__Exercise description__: Reproduce the records exactly.

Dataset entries

===============

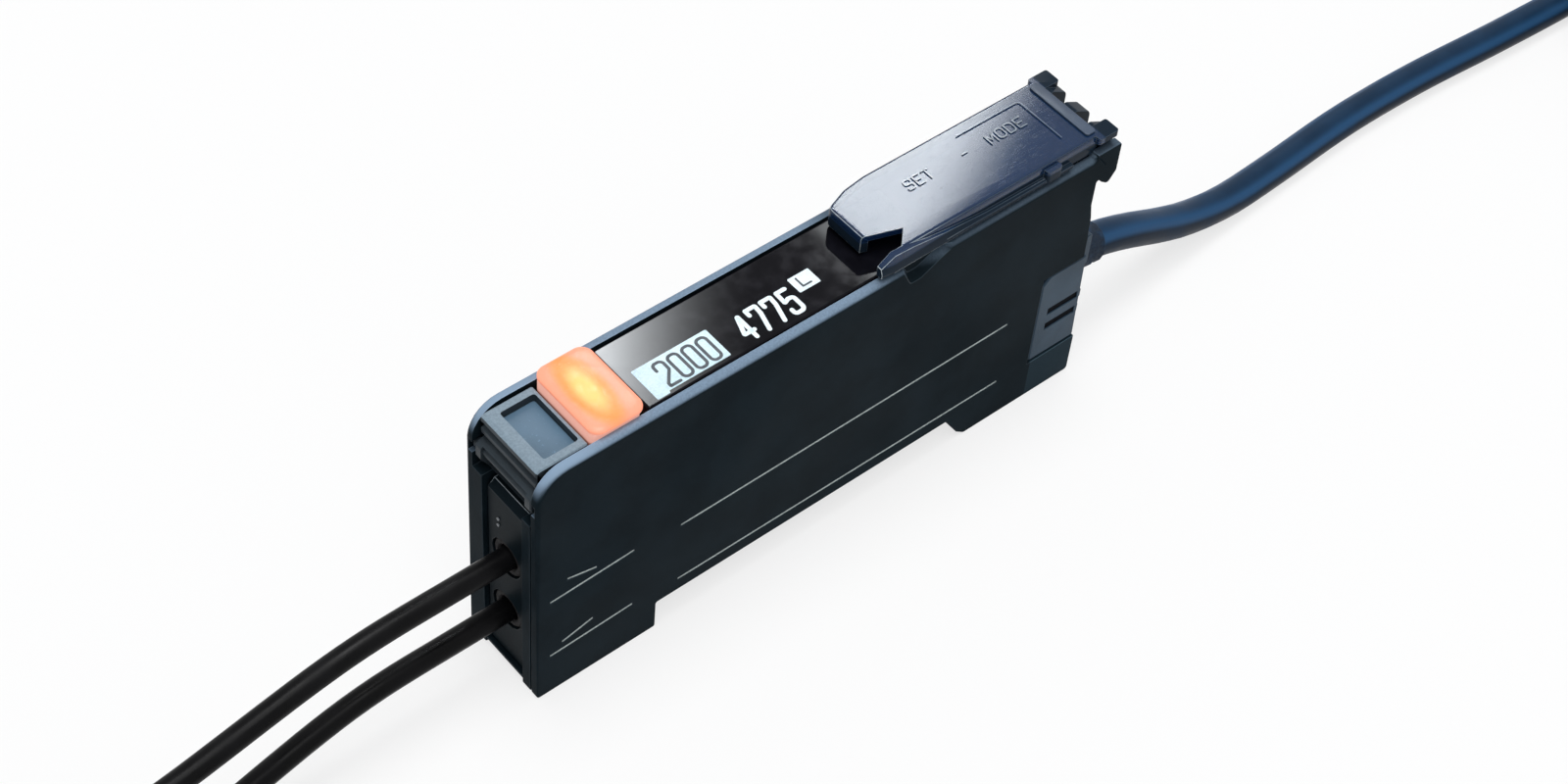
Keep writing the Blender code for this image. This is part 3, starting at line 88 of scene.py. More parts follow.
class SensorColours(PropertyGroup):
    housing: colour("Housing", "Moulded plastic of both housing halves", (0.008, 0.0145, 0.0195))
    # Rims: a painted highlight colour, which up-facing rims take in place of light from above.
    rims: colour("Rims", "Faded upper edges of the housing", (0.205, 0.285, 0.385))
    lever: colour("Lever", "Plastic of the lock lever", (0.22, 0.29, 0.35))
    slate: colour("Slate", "Plastic of the plug and the keys", (0.038, 0.066, 0.098))
    window: colour("Window", "Smoked display window", (0.004, 0.004, 0.006))
    cover: colour("Cover", "Tint of the smoked cover", (0.022, 0.07, 0.19))
    lens_middle: colour("Lens middle", "Glow in the middle of the lens", (1.0, 0.78, 0.22))
    lens_body: colour("Lens body", "Glow round the middle", (1.0, 0.33, 0.075))
    lens_edge: colour("Lens edge", "Colour of the lens's border", (0.84, 0.24, 0.115))
    field: colour("Field", "Lit field behind the dark digits", (0.60, 0.80, 0.90))
    digits: colour("Digits", "Lit digits", (0.72, 0.86, 0.93))
    fibre: colour("Fibre", "Jacket of the plastic fibres", (0.0035, 0.0035, 0.004))
    lead: colour("Lead", "Jacket of the lead", (0.0035, 0.0125, 0.028))


class SensorSizes(PropertyGroup):
    fibre: length("Fibre", "Diameter of a plastic fibre's jacket", 2.2)
    lead: length("Lead", "Diameter of the lead's jacket", 3.6)
    core: length("Core", "Diameter of one insulated core", 1.1)
    tie: length("Tie", "Thickness of a tie round a hank", 0.26)
    rolled_edge: length("Rolled edge", "Rounding of the moulded edges", 0.05)
    print_height: length("Print height", "How far print stands on a surface", 0.015)


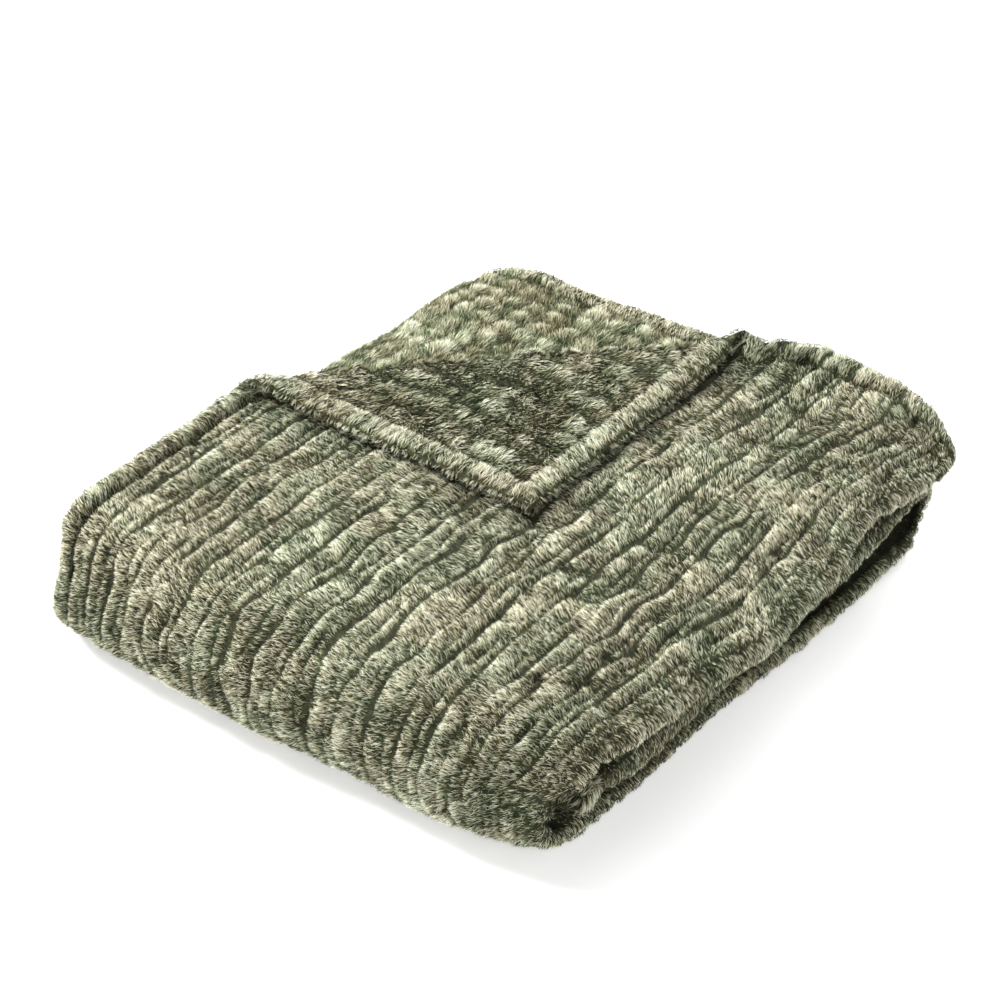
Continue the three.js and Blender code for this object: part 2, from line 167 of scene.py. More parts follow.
def settle(points):
    """Moves points of the neatly folded stack to where the soft stack lets them lie."""
    x, y, z = points[..., 0], points[..., 1], points[..., 2]
    height = z / STACK_HEIGHT
    to_lip = smooth(SIDE_X - SETTLED_SIDE, SIDE_X, x)
    to_hem_side = smooth(SIDE_X - SETTLED_SIDE, SIDE_X, -x)
    to_front = smooth(FOLDED_DEPTH / 2 - SETTLED_END, FOLDED_DEPTH / 2, -y)
    to_back = smooth(FOLDED_DEPTH / 2 - SETTLED_END, FOLDED_DEPTH / 2, y)
    low = lerp(along(LIP_Y, LIP_GROUND, y), along(LIP_Y, LIP_MIDDLE, y), smooth(0.2, 0.45, height))
    lip = lerp(low, along(LIP_Y, LIP_TOP, y), smooth(0.55, 0.8, height))
    high = smooth(0.15, 0.85, height)
    hem_side = lerp(along(HEM_SIDE_Y, HEM_SIDE_GROUND, y), along(HEM_SIDE_Y, HEM_SIDE_TOP, y), high)
    wave = sum(size * np.sin(y / length + lean * height) for length, lean, size in SIDE_WAVES)
    roll = ROLL * np.sin(x / 37 + 1.3 * height)
    front = along(END_X, END_FRONT, x) + roll
    back = along(END_X, END_BACK, x) + roll
    share_across = (x + SIDE_X) / FOLDED_WIDTH
    share_deep = (y + FOLDED_DEPTH / 2) / FOLDED_DEPTH
    front_height = lerp(CORNER_HEIGHTS["left"], CORNER_HEIGHTS["front"], share_across)
    rear_height = lerp(CORNER_HEIGHTS["rear"], CORNER_HEIGHTS["right"], share_across)
    edge_start, edge_end = SIDE_X - EDGE_START, SIDE_X + EDGE_END
    edge = smooth(edge_start, edge_end, x) + 0.5 * smooth(edge_start, edge_end, -x)
    dip = np.sin(x / 58 + 0.6) * np.sin(y / 74)
    share = lerp(front_height, rear_height, share_deep) * (1 - EDGE_DROP * edge) * (1 - DIP_DROP * dip)
    moved = np.empty_like(points)
    moved[..., 0] = x + to_lip * (lip + wave) + to_hem_side * (hem_side - wave) - CENTRE[0]
    moved[..., 1] = y + to_front * front + to_back * back - CENTRE[1]
    moved[..., 2] = (z + sag_at(x, y, z)) * share
    return moved


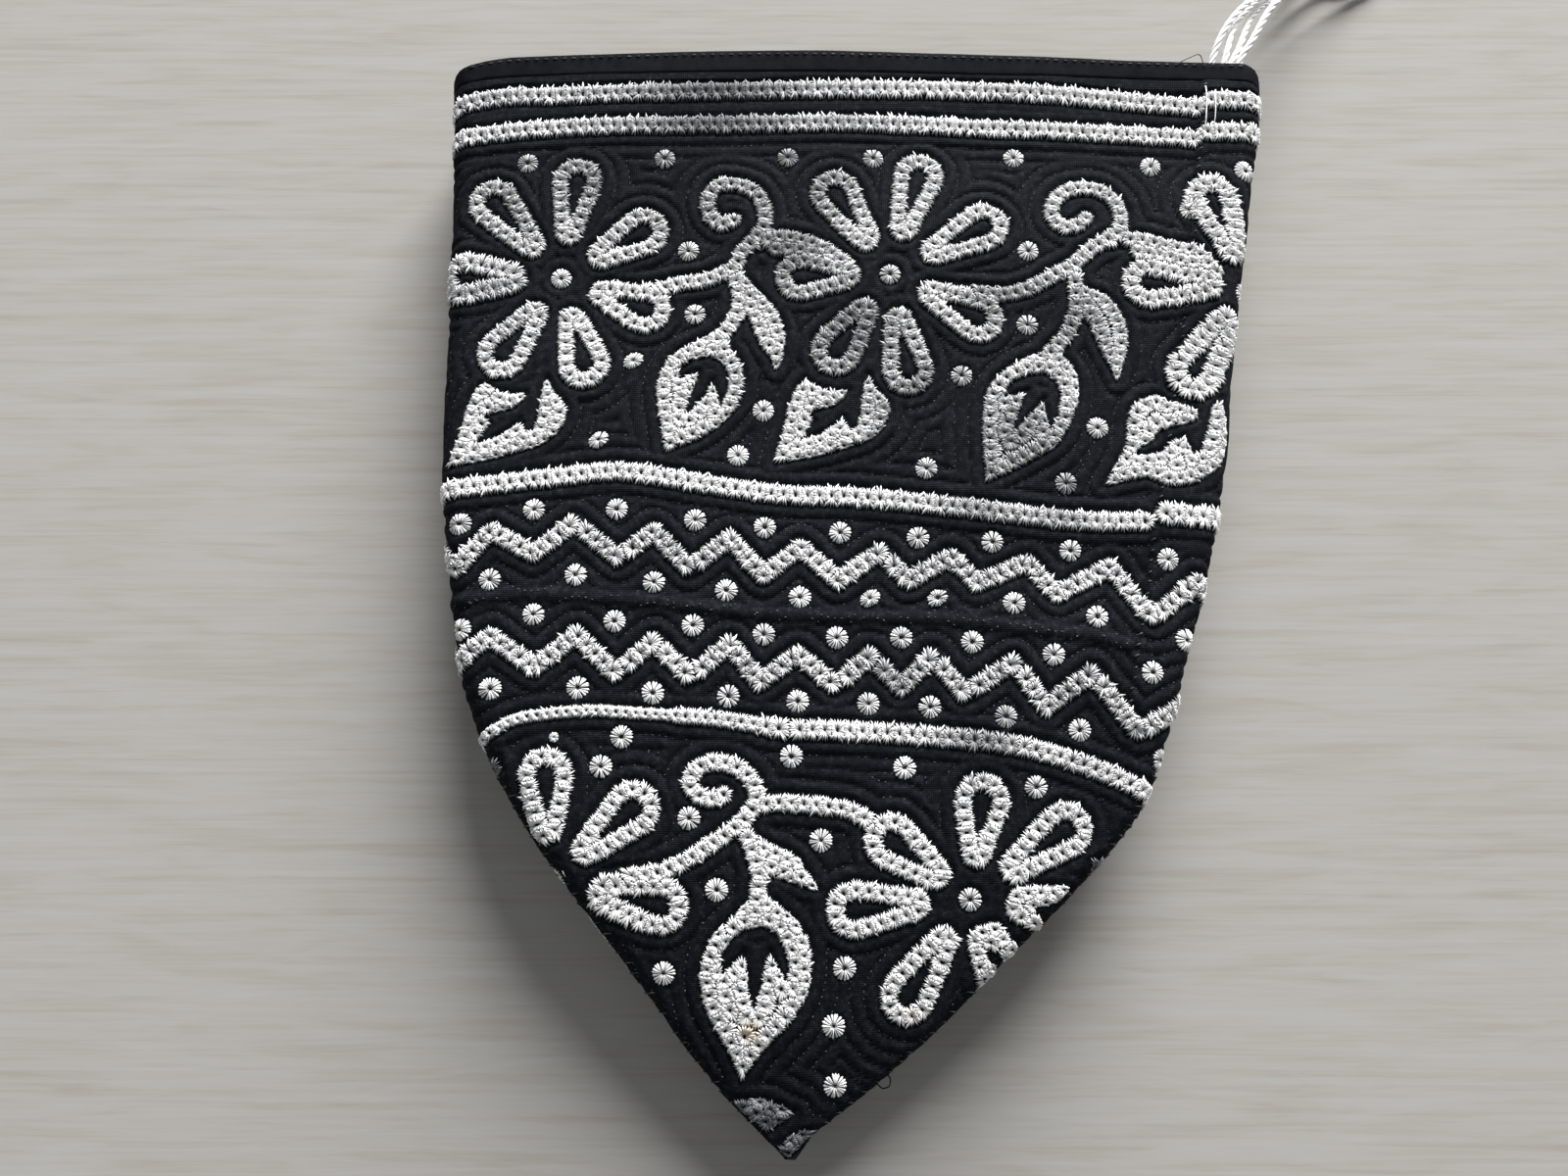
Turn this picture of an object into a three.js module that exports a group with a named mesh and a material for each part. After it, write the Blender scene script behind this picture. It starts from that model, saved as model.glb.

===============

__Solution__:
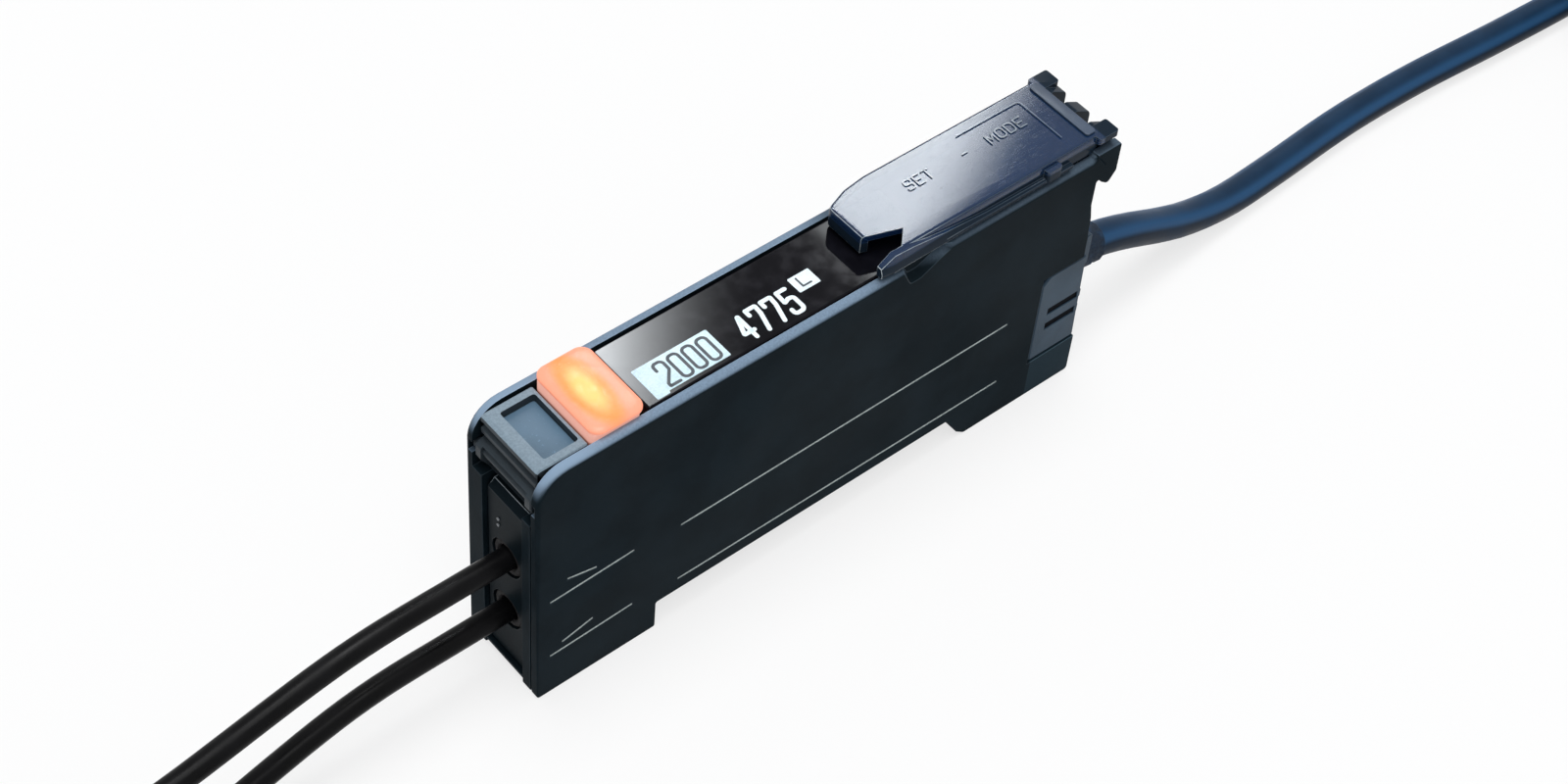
Keep writing the Blender code for this image. This is part 3, starting at line 88 of scene.py. More parts follow.
class SensorColours(PropertyGroup):
    housing: colour("Housing", "Moulded plastic of both housing halves", (0.008, 0.0145, 0.0195))
    # Rims: a painted highlight colour, which up-facing rims take in place of light from above.
    rims: colour("Rims", "Faded upper edges of the housing", (0.205, 0.285, 0.385))
    lever: colour("Lever", "Plastic of the lock lever", (0.22, 0.29, 0.35))
    slate: colour("Slate", "Plastic of the plug and the keys", (0.038, 0.066, 0.098))
    window: colour("Window", "Smoked display window", (0.004, 0.004, 0.006))
    cover: colour("Cover", "Tint of the smoked cover", (0.022, 0.07, 0.19))
    lens_middle: colour("Lens middle", "Glow in the middle of the lens", (1.0, 0.78, 0.22))
    lens_body: colour("Lens body", "Glow round the middle", (1.0, 0.33, 0.075))
    lens_edge: colour("Lens edge", "Colour of the lens's border", (0.84, 0.24, 0.115))
    field: colour("Field", "Lit field behind the dark digits", (0.60, 0.80, 0.90))
    digits: colour("Digits", "Lit digits", (0.72, 0.86, 0.93))
    fibre: colour("Fibre", "Jacket of the plastic fibres", (0.0035, 0.0035, 0.004))
    lead: colour("Lead", "Jacket of the lead", (0.0035, 0.0125, 0.028))


class SensorSizes(PropertyGroup):
    fibre: length("Fibre", "Diameter of a plastic fibre's jacket", 2.2)
    lead: length("Lead", "Diameter of the lead's jacket", 3.6)
    core: length("Core", "Diameter of one insulated core", 1.1)
    tie: length("Tie", "Thickness of a tie round a hank", 0.26)
    rolled_edge: length("Rolled edge", "Rounding of the moulded edges", 0.05)
    print_height: length("Print height", "How far print stands on a surface", 0.015)


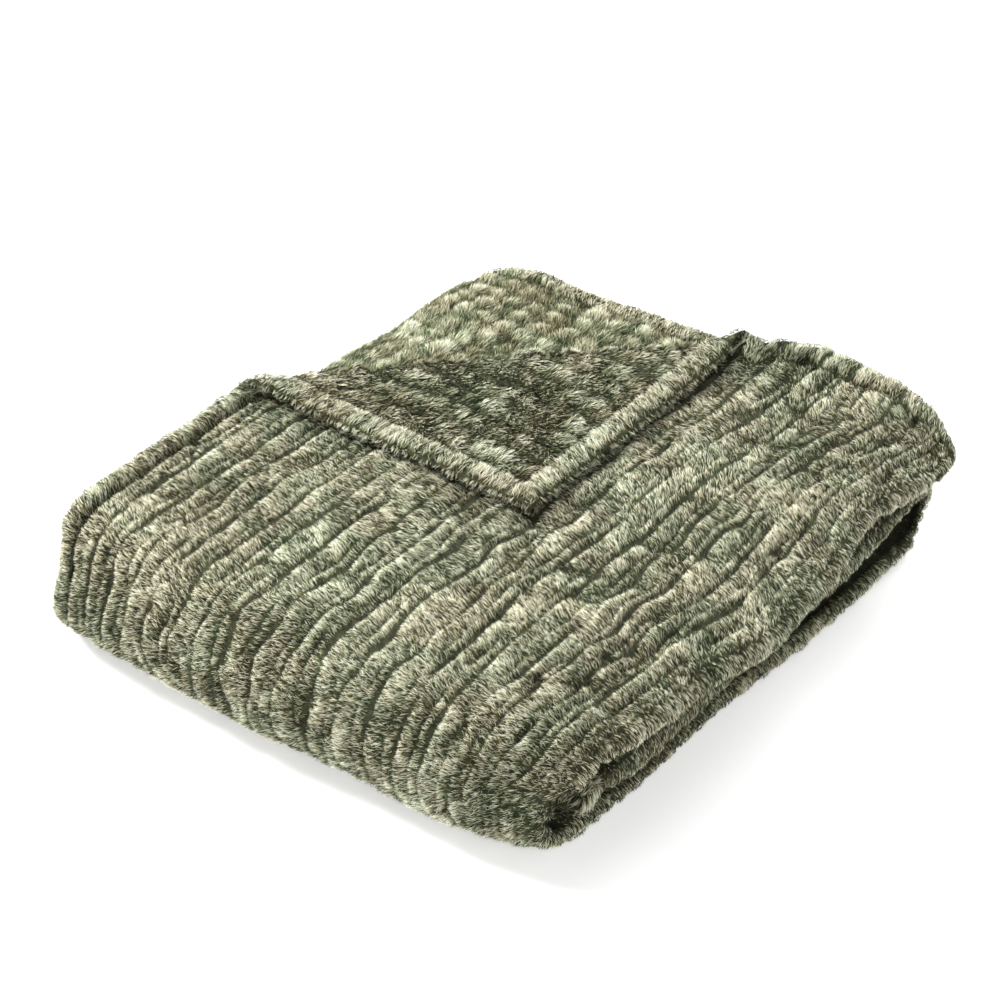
Continue the three.js and Blender code for this object: part 2, from line 167 of scene.py. More parts follow.
def settle(points):
    """Moves points of the neatly folded stack to where the soft stack lets them lie."""
    x, y, z = points[..., 0], points[..., 1], points[..., 2]
    height = z / STACK_HEIGHT
    to_lip = smooth(SIDE_X - SETTLED_SIDE, SIDE_X, x)
    to_hem_side = smooth(SIDE_X - SETTLED_SIDE, SIDE_X, -x)
    to_front = smooth(FOLDED_DEPTH / 2 - SETTLED_END, FOLDED_DEPTH / 2, -y)
    to_back = smooth(FOLDED_DEPTH / 2 - SETTLED_END, FOLDED_DEPTH / 2, y)
    low = lerp(along(LIP_Y, LIP_GROUND, y), along(LIP_Y, LIP_MIDDLE, y), smooth(0.2, 0.45, height))
    lip = lerp(low, along(LIP_Y, LIP_TOP, y), smooth(0.55, 0.8, height))
    high = smooth(0.15, 0.85, height)
    hem_side = lerp(along(HEM_SIDE_Y, HEM_SIDE_GROUND, y), along(HEM_SIDE_Y, HEM_SIDE_TOP, y), high)
    wave = sum(size * np.sin(y / length + lean * height) for length, lean, size in SIDE_WAVES)
    roll = ROLL * np.sin(x / 37 + 1.3 * height)
    front = along(END_X, END_FRONT, x) + roll
    back = along(END_X, END_BACK, x) + roll
    share_across = (x + SIDE_X) / FOLDED_WIDTH
    share_deep = (y + FOLDED_DEPTH / 2) / FOLDED_DEPTH
    front_height = lerp(CORNER_HEIGHTS["left"], CORNER_HEIGHTS["front"], share_across)
    rear_height = lerp(CORNER_HEIGHTS["rear"], CORNER_HEIGHTS["right"], share_across)
    edge_start, edge_end = SIDE_X - EDGE_START, SIDE_X + EDGE_END
    edge = smooth(edge_start, edge_end, x) + 0.5 * smooth(edge_start, edge_end, -x)
    dip = np.sin(x / 58 + 0.6) * np.sin(y / 74)
    share = lerp(front_height, rear_height, share_deep) * (1 - EDGE_DROP * edge) * (1 - DIP_DROP * dip)
    moved = np.empty_like(points)
    moved[..., 0] = x + to_lip * (lip + wave) + to_hem_side * (hem_side - wave) - CENTRE[0]
    moved[..., 1] = y + to_front * front + to_back * back - CENTRE[1]
    moved[..., 2] = (z + sag_at(x, y, z)) * share
    return moved


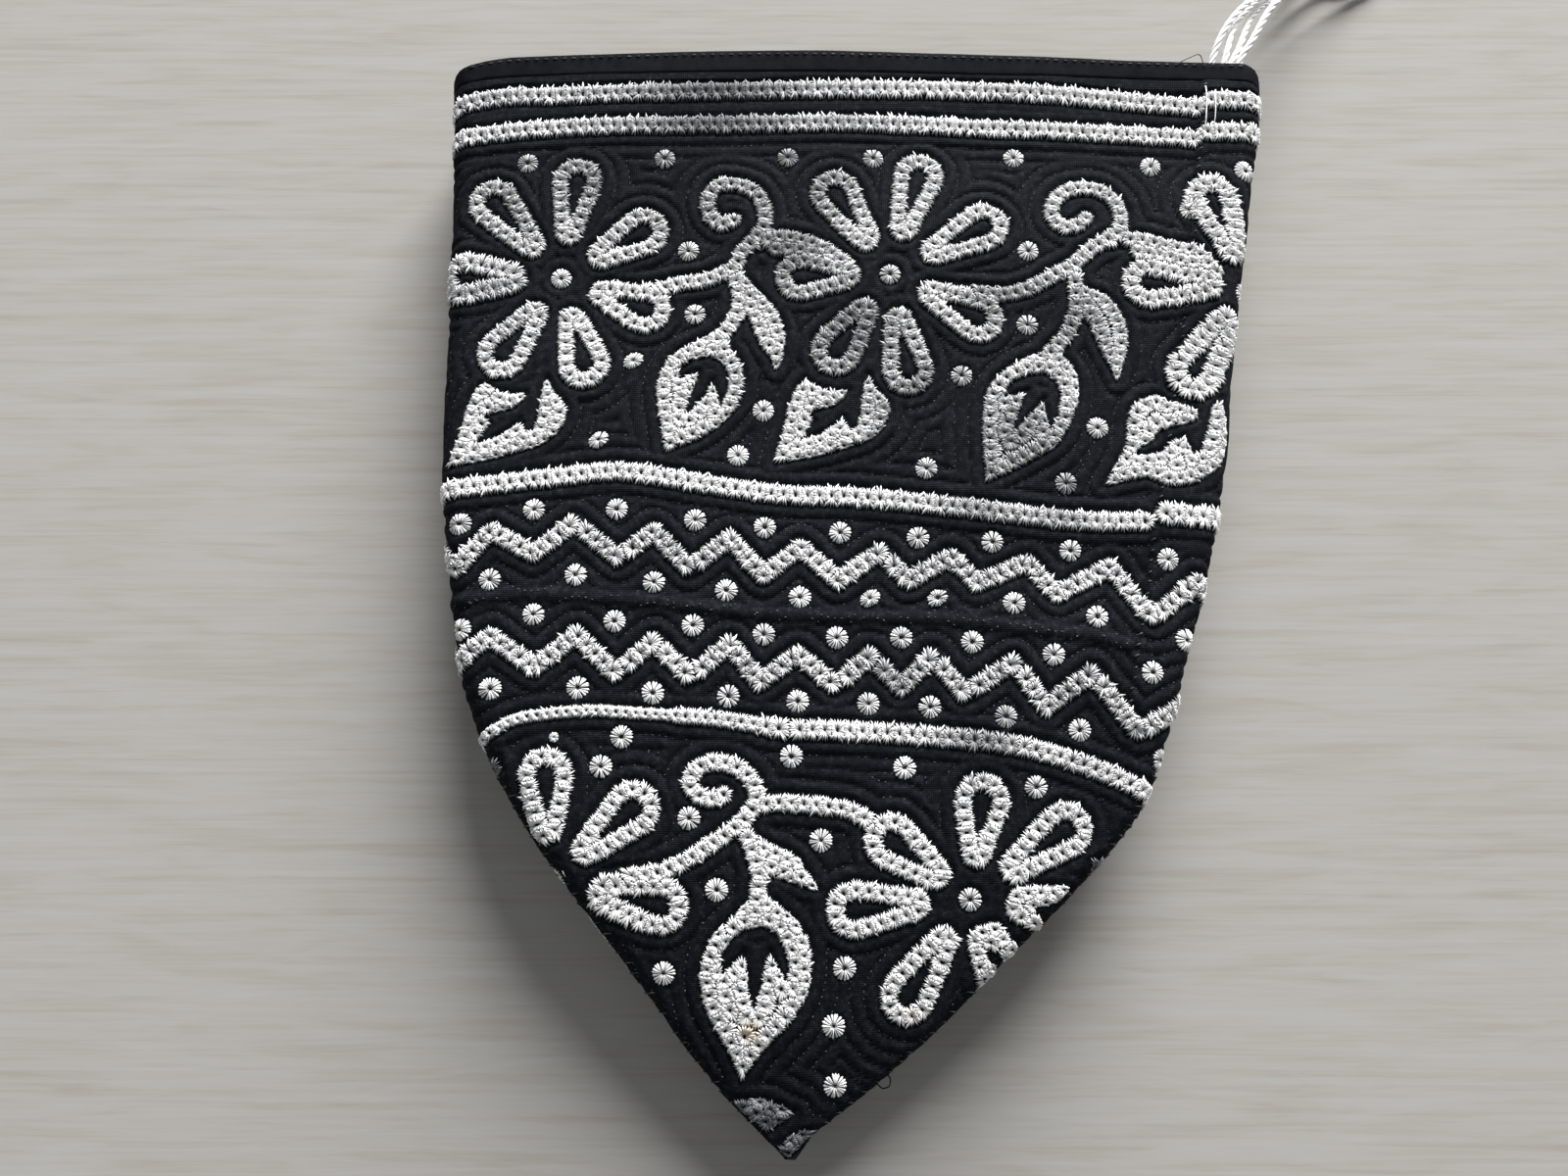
Turn this picture of an object into a three.js module that exports a group with a named mesh and a material for each part. After it, write the Blender scene script behind this picture. It starts from that model, saved as model.glb.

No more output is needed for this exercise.